YOUR INSTRUCTIONS: Keep only the lines of the data below that contain "part", and copy them.

SOURCE MATERIAL:
▼▼▼

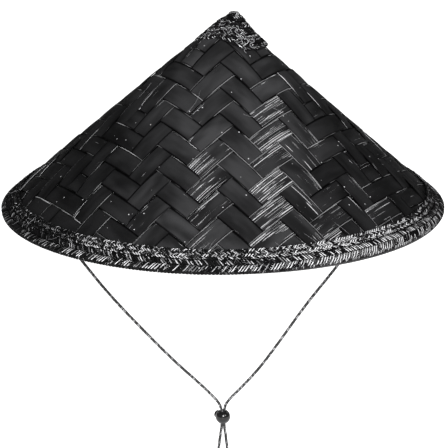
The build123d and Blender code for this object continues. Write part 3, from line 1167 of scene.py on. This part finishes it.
@dataclass
class UnderHoop:
    """The half-round cane hoop under the brim, with the strips that tie it to the weave.

    Attributes:
        form: the cone.
        start: distance of its lower side up the slope from the weave's lower edge.
        width: of its flat side.
        height: how far it stands in from the weave's inner face.
        ties: bands of lashing round the hat.
        strips: turns in each band.
        strip: thickness of the lashing.
    """

    form: ConeForm
    start: float = 1.5 * MM
    width: float = 6.4 * MM
    height: float = 2.6 * MM
    ties: int = 36
    strips: int = 4
    strip: float = 0.6 * MM

    def hoop(self, material: bpy.types.Material) -> None:
        """Make the cane, with a low ring at each joint of the stem."""
        rng = np.random.RandomState(11)
        count, corners = 720, 16
        theta = self.form.around(count)
        place = np.arange(corners) / (corners - 1)
        joint = np.exp(-(((np.arange(count) % 160 - 80) / 1.6) ** 2))
        vault = np.sqrt(np.clip(1.0 - (2 * place - 1.0) ** 2, 0.0, 1.0))
        tall = self.height * (0.90 + 0.05 * wander(rng, count, 40) + 0.05 * joint)
        rho = self.form.from_edge(self.start + self.width) + place[None, :] * self.width
        rho = np.broadcast_to(rho, (count, corners)).copy()
        lift = -2 * self.form.layer - tall[:, None] * vault[None, :]
        points = self.form.place(rho, np.broadcast_to(theta[:, None], rho.shape), lift)
        along = theta * self.form.slope_length
        across = place[None, :] * 9 * MM
        uv = np.stack([np.broadcast_to(part, rho.shape) for part in (along[:, None], across)], axis=-1)
        maker = MeshMaker()
        maker.grid(points, uv, True, seed=np.full(rho.shape, 3.0), split=np.full(rho.shape, 0.12))
        dress(maker.build("inner_rim_hoop_cane"), material, "hat", "cane_hoop", "inner_rim_hoop")

    def lashings(self, material: bpy.types.Material) -> None:
        """Wind the strips over the cane."""
        rng = np.random.RandomState(12)
        maker = MeshMaker()
        share = np.linspace(0.0, 1.0, 17)
        vault = np.clip(1.0 - (2 * share - 1.0) ** 2, 0.0, 1.0) ** 0.6
        for tie in range(self.ties):
            middle = (tie + 0.12) * 2 * math.pi * self.form.run / self.ties
            for strip in range(self.strips):
                offset = (strip - (self.strips - 1) / 2) * 2.15 * MM / self.form.slope_length
                lean = rng.uniform(0.8, 1.6) * MM / self.form.slope_length
                theta = middle + offset + lean * (share - 0.5)
                rho = self.form.from_edge(self.start - self.strip * 0.6)
                rho = rho - share * (self.width + 1.2 * self.strip)
                lift = -2 * self.form.layer + 0.15 * MM - (self.height + self.strip * 0.6) * vault
                path = self.form.place(rho, theta, lift)
                slope = np.gradient(lift) / np.gradient(-rho)
                face = unit(self.form.downward(theta) * slope[:, None] * -1.0 - self.form.outward(theta))
                pale = np.full(len(share), rng.uniform(0.05, 0.4))
                sweep_strand(maker, path, face, 1.0 * MM, 0.24 * MM, False, tie * 0.31 + strip, pale)
        dress(maker.build("inner_rim_lashings_wound"), material, "hat", "edge_binding", "inner_rim_lashings")

    def build(self, cane: bpy.types.Material, binding: bpy.types.Material) -> None:
        """Make the hoop and its lashings."""
        self.hoop(cane)
        self.lashings(binding)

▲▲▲

REPLY:
The build123d and Blender code for this object continues. Write part 3, from line 1167 of scene.py on. This part finishes it.
        uv = np.stack([np.broadcast_to(part, rho.shape) for part in (along[:, None], across)], axis=-1)